Через несколько недель тщетных поисков жандармы обыскали и меня, как одного из тех Владимиров, кого можно было подозревать в связях с революционерами, - и после обыска, по сходству моего почерка с почерком перехваченного письма, я был арестован, но не признал этого письма за свое. Из тюрьмы, куда мне доставили приблизительно такую же бумагу, на которой было написано первое мое письмо в Петербург, химические чернила и т. д., я написал новое письмо по адресу, по которому в Петербурге было перехвачено мое первое письмо. Между строк химическими чернилами я сообщал о разных событиях казанской жизни, об арестах и, между прочим, об аресте "какого-то Бурцева". Когда это письмо было перехвачено в Петербурга, то была послана в Казань телеграмма о моем освобождении, в виду очевидной ошибки. Но затем одному привлеченному по делу П., на чье имя было послано мое письмо, сообщили о моем аресте и на всякий случай, чтобы испытать его, сказали ему, что я уже признал себя автором этого письма. Тогда он, долго до того молчавший, не подозревая ловушки, признал и знакомство со мной, и то, что письмо принадлежит мне.

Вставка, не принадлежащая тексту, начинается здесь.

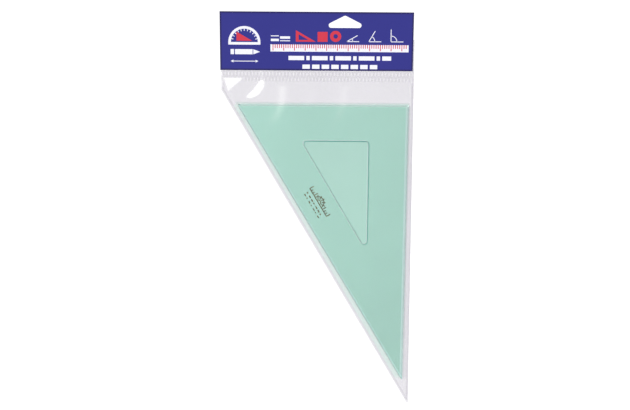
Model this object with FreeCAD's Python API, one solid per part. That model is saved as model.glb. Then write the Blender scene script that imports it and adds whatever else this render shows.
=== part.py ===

После получения первой телеграммы из Петербурга, что автором письма не может быть Бурцев, так как о нем пишут во вновь перехваченном письме, допрашивавший меня жандармский полковник сказал:

- Ничего не понимаю! С одной стороны, письмо, несомненно, писано вами, с другой, по разным обстоятельствам (из конспирации он не сообщил мне о полученном в Петербурга втором моем письме), автором письма вы никоим образом быть не можете! - и он особенно подчеркнул слово "никоим образом".

- Вы или совершенно невинный человек, - говорил мне жандармский полковник при новом допросе, - или закоренелый преступник!

Мне было тогда двадцать два года!

(35)

- Его никак нельзя выпустить! - говорил моим родным тот же полковник. У него все книги о народных школах, о народном образовании, о земствах . . . Мы знаем, куда это все ведет!

- Таких людей, как Бурцев, нельзя щадить, - сказал он же арестованному А., уговаривая его выдать меня, - их надо топить, как щенят!